Odorous house ants prefer sweets and are frequently found trailing along kitchen counters, inside cabinets, and around dishwashers and sinks. They nest in a wide variety of locations β€” in wall voids, under floors, beneath mulch and stones outdoors, and even inside potted plants.

Ant Season in Nassau County: What to Expect

Ant activity in Nassau County follows a predictable seasonal pattern. Colonies become active in early spring as soil temperatures rise above 50Β°F β€” typically March through April on Long Island. Activity peaks through the summer and begins declining in October as temperatures drop. However, carpenter ant satellite colonies established inside heated homes can remain active year-round, and some species like pavement ants may be seen foraging on warm winter days.

The most common trigger for indoor ant complaints is rainfall followed by heat β€” colonies move toward drier, warmer conditions and often push foragers inside following heavy spring and summer rains. If your Nassau County home experiences a sudden surge of indoor ant activity after rain, you likely have a colony established very close to or within the structure.

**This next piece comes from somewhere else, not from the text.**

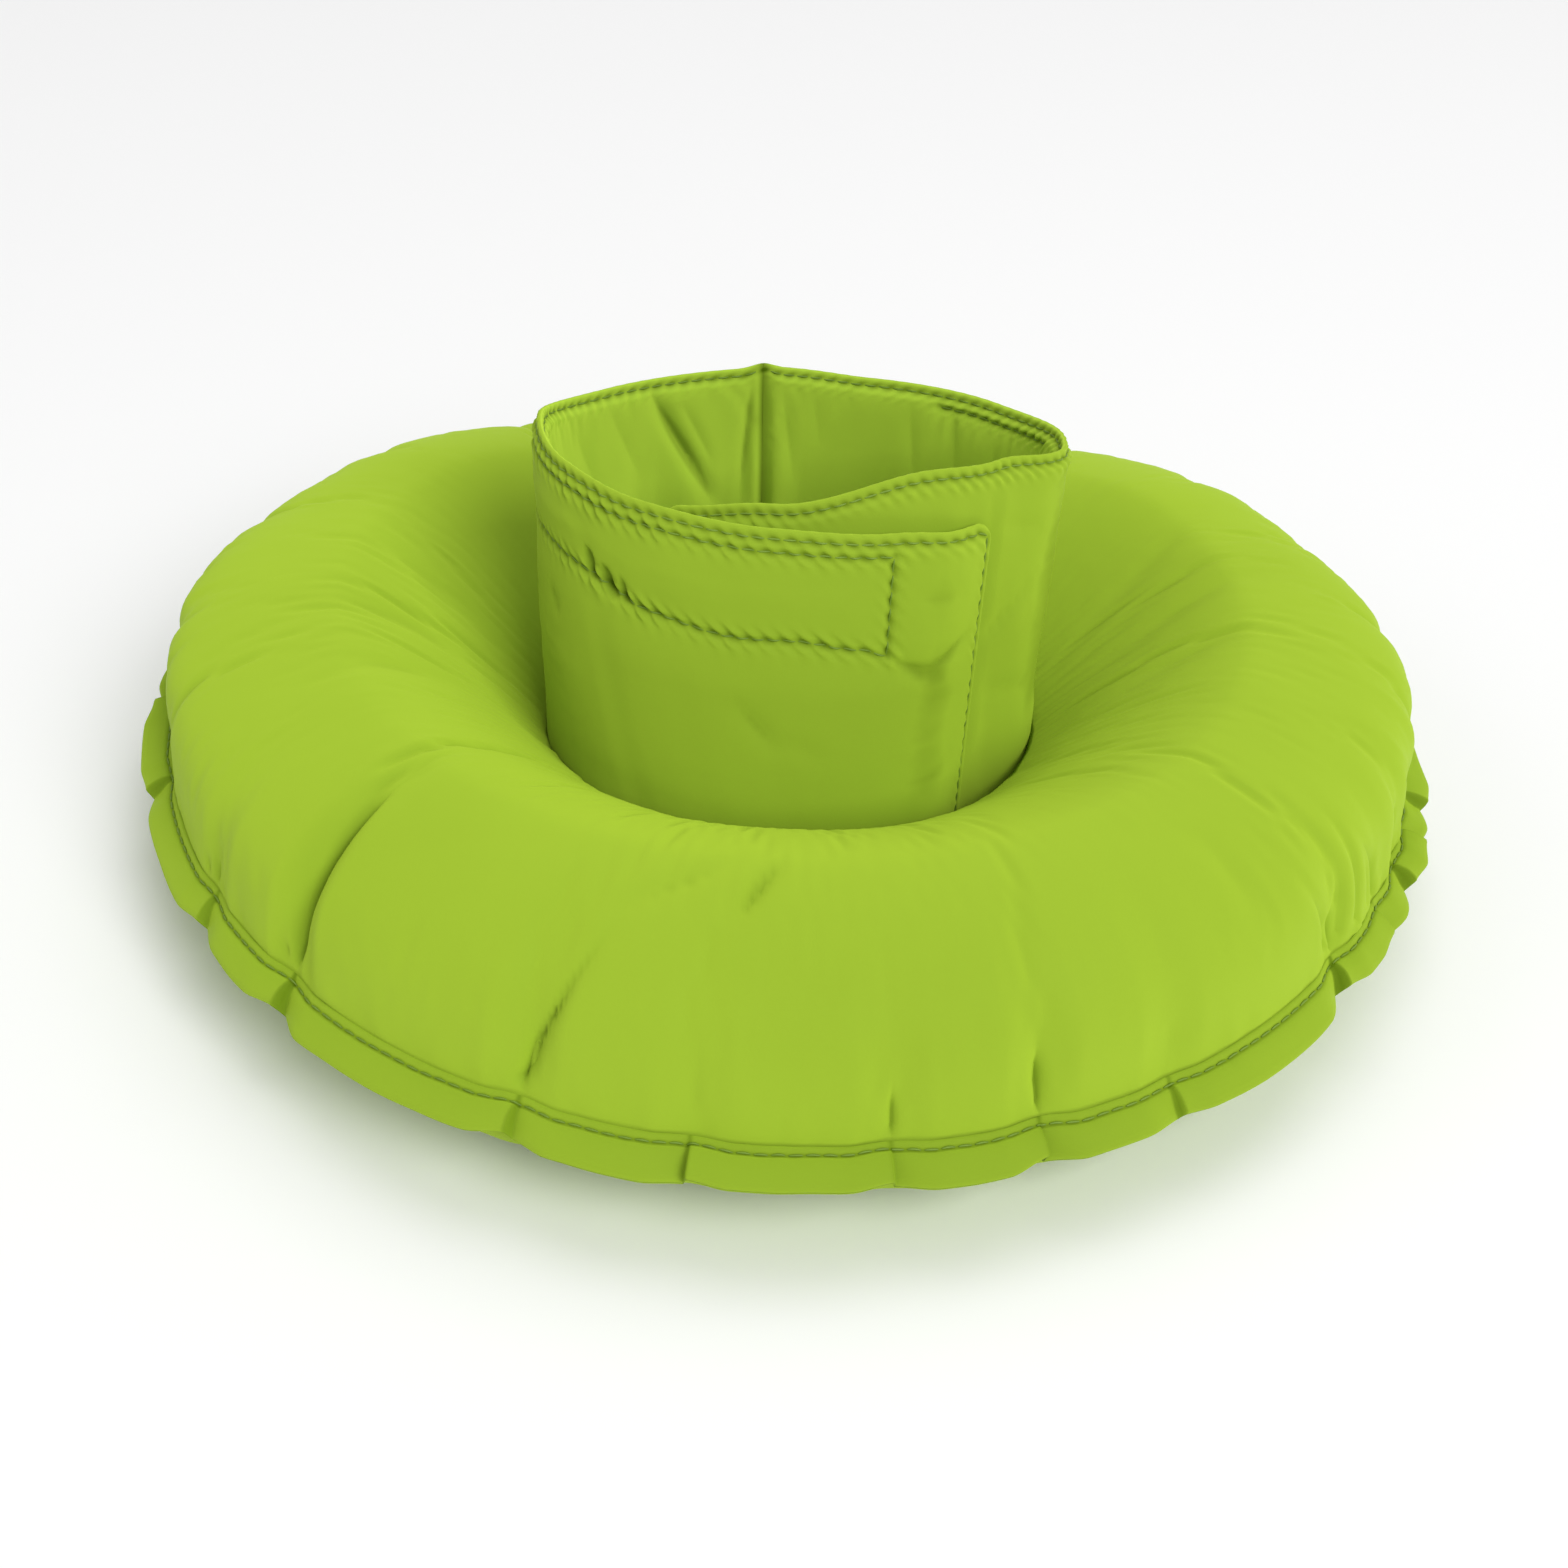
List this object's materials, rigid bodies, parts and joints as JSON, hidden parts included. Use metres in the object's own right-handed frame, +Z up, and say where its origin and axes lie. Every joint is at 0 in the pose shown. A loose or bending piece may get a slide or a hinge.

Professional Ant Control vs. DIY: Why Over-the-Counter Products Often Fail

The most common mistake Nassau County homeowners make is treating visible foragers with repellent sprays purchased at home improvement stores. These products kill foragers on contact but don't reach the colony, and for species like odorous house ants and carpenter ants, the repellent effect causes colony stress that leads to budding β€” multiple new satellite colonies splitting off from the original. What started as one ant trail becomes five.

Professional ant control uses non-repellent products and targeted bait formulations that foragers carry back to the colony, eventually eliminating it from the source. A licensed technician can also identify the nest location, address moisture issues that are enabling carpenter ants, and treat exterior perimeter areas that are the entry point for pavement ants.